I've been debating the placement of Tarantino's latest on this list. The film is hugely problematic, though at least it has America discussing race and slavery. It's perhaps half-an-hour too long, somewhat unfocused, and oddly airless in some places (I strongly believe that the absence of editor Sally Menke - who passed away in 2010 - is partly to blame here). And, bizarrely for a Tarantino film, Kerry Washington is wasted as Django's still-enslaved wife (Tarantino's films almost always have terrific roles for actresses). In the ranks of Tarantino's filmography, it's my second-least-favorite film. Yet Tarantino's worst films are often better than many filmmakers' best, and Django Unchained is an exciting twist on spaghetti westerns and continues Tarantino's march through history with revisionist zeal. Jamie Foxx does his best Man-with-No-Name as the title character, a reticent badass out to rescue his wife Broomhilda, and Christoph Waltz's chatty bounty hunter is clearly a more-enlightened distant cousin of Inglourious Basterds' Colonel Hans Landa. Then there's the supporting cast, including Samuel L. Jackson giving his best performance in years. I'll probably debate this placement for a while, but for now, it deserves this spot.

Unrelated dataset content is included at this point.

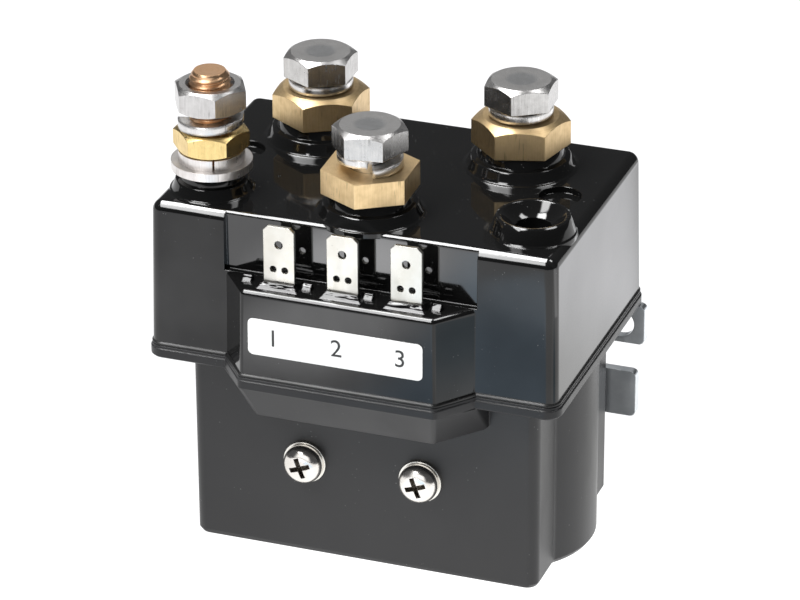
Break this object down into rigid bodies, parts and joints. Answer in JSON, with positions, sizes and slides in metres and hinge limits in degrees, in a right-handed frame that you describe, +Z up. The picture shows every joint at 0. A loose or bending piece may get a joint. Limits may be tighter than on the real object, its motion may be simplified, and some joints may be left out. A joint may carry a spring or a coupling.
{
  "type": "winch contactor",
  "caption": "Reversing winch contactor: black plastic case with plunger coils, brass bolt terminals, a copper stud, tab blades and a steel bracket.",
  "frame": {"origin": "middle of the cover's plan, on the flat bottom of the lower housing", "axes": "+X to the right seen from the front, +Y to the back where the bracket is, +Z up out of the top terminals"},
  "size_m": [0.0872, 0.0668, 0.1005],
  "materials": {
    "housing_plastic": "satin moulded thermoplastic",
    "cover_plastic": "glossy moulded thermoset",
    "label_white": "white film",
    "zinc_steel": "zinc plated",
    "bright_steel": "bright stainless",
    "brass": "turned",
    "copper": "bare copper",
    "tinned_blade": "tin plated, satin",
    "lead_insulation": "insulated wire",
    "nylon": "natural nylon",
    "silver_tip": "silver alloy",
    "soft_iron": "plated soft iron",
    "winding": "enamelled copper wire",
    "spring_steel": "spring wire"
  },
  "bodies": {
    "case": {"lower_housing": "housing_plastic", "upper_cover": "cover_plastic", "front_label": "label_white", "mounting_bracket": "zinc_steel", "front_screws": "bright_steel", "front_screw_washers": "zinc_steel", "bracket_screws": "bright_steel", "bracket_screw_washers": "zinc_steel", "left_motor_terminal": "brass", "right_motor_terminal": "brass", "positive_terminal": "brass", "terminal_bolts": "bright_steel", "terminal_lock_washers": "bright_steel", "negative_stud": "copper", "stud_flat_washer": "zinc_steel", "stud_lower_lock_washer": "bright_steel", "stud_brass_nut": "brass", "stud_upper_lock_washer": "bright_steel", "stud_steel_nut": "bright_steel", "left_coil_blade": "tinned_blade", "common_coil_blade": "tinned_blade", "right_coil_blade": "tinned_blade", "coil_leads": "lead_insulation", "contact_base": "nylon", "negative_bus": "copper", "positive_bus": "copper", "left_motor_contact": "copper", "right_motor_contact": "copper", "fixed_contact_tips": "silver_tip", "solenoid_frame": "soft_iron", "flux_plate": "soft_iron", "left_bobbin": "nylon", "right_bobbin": "nylon", "left_winding": "winding", "right_winding": "winding", "left_core": "soft_iron", "right_core": "soft_iron", "left_return_spring": "spring_steel", "right_return_spring": "spring_steel"},
    "left_armature": {"left_plunger": "soft_iron", "left_push_rod": "bright_steel", "left_contact_bridge": "copper", "left_moving_tips": "silver_tip", "left_bridge_bush": "nylon", "left_contact_springs": "spring_steel", "left_rod_clips": "spring_steel"},
    "right_armature": {"right_plunger": "soft_iron", "right_push_rod": "bright_steel", "right_contact_bridge": "copper", "right_moving_tips": "silver_tip", "right_bridge_bush": "nylon", "right_contact_springs": "spring_steel", "right_rod_clips": "spring_steel"}
  },
  "joints": [
    {"name": "left_plunger_slide", "type": "slide", "parent": "case", "child": "left_armature", "axis": [0, 0, -1], "range_m": [0, 0.0025], "stiffness_N_per_m": 600, "springref_m": -0.005, "deforming": ["left_return_spring"]},
    {"name": "right_plunger_slide", "type": "slide", "parent": "case", "child": "right_armature", "axis": [0, 0, -1], "range_m": [0, 0.0025], "stiffness_N_per_m": 600, "springref_m": -0.005, "deforming": ["right_return_spring"]}
  ]
}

2. Beasts of the Southern Wild (dir. Benh Zeitlin)


No film was more surprising or more creative than this magnificent gem, which follows a young girl named Hushpuppy (Quvenzhane Wallis, in a stunning performance) who lives with her father (Dwight Henry, who was a local baker before being cast) in the Bathtub, a flooded bayou shantytown not unlike post-Katrina Louisiana. Zeitlin's film is incredible in its confidence as a slice of magical-realist allegory, a tale of growing up in a world that's unforgiving. That the cast is populated with non-professionals and first-time actors (particularly Wallis and Henry) makes it all the more amazing. There is absolutely nothing else like it in cinema, making this a wondrous one-of-a-kind experience. It's a film that must be seen in order to be fully understood. And it's only Zeitlin's first film; it's a hell of an act to follow-up.

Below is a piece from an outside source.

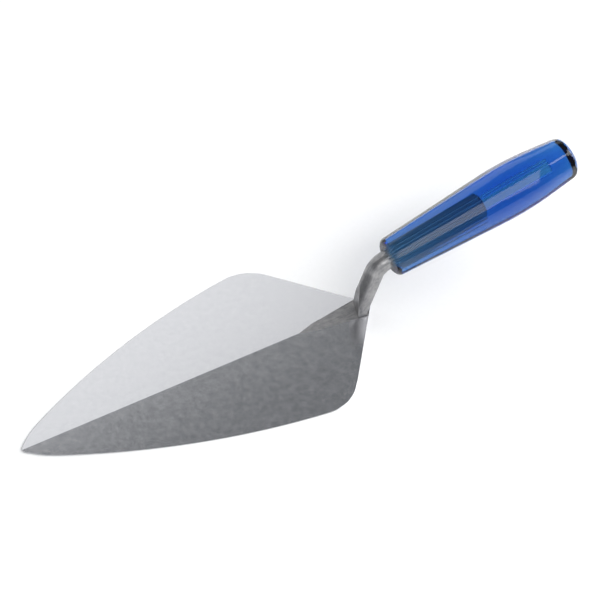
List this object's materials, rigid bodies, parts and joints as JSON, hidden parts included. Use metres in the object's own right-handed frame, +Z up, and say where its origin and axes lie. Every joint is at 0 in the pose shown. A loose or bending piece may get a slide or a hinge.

1. Les Miserables (dir. Tom Hooper)


When critics review films, we like to think of ourselves as capable of viewing film differently from the average audience member. We break films down in terms of their individual components, debate the thematic material the filmmaker is creating a discourse of, and imagine ourselves tastemakers, the bourgeoise of cinematic audiences. But films are not meant to be viewed in a vacuum of objectivity; ultimately, a critic's dissection of a film is still rooted somewhat in opinion, and our emotional reaction to a film always colors our evaluation of it (as well it should). All of this is to say: yes, Tom Hooper's direction is at times questionable, especially in not opening up some musical sequences to wider shots. Yes, Russell Crowe's saddled with the worst character from the musical as the obsessively-driven Inspector Javert. Yes, it's a tad hokey, with its theme of love being the ultimate revolution. But Les Miserables earns the number-spot because no other film provoked such an incredible emotional response in me. Epinone (the radiant Samantha Barks, who is hopefully getting her pick of roles now) belting her romantic torment in the rain in "On My Own" stirred my heart. Former prisoner Jean Valjean (a career-best Hugh Jackman) expressing his admiration of Marius (Eddie Redmayne, hopefully a star now) in "Bring Him Home" was astonishing and beautiful. And of course, Fantine's (Anne Hathaway, who has never been better) gut-wrenching "I Dreamed a Dream" - the most perfect scene of this, or maybe any, year - left me devastated. Maybe it wasn't the most technically impressive film, or a feat of auteurist achievement. But no other film reminded me of why I fell in love with cinema in the first place: to laugh, to cry, to feel, to love, to live.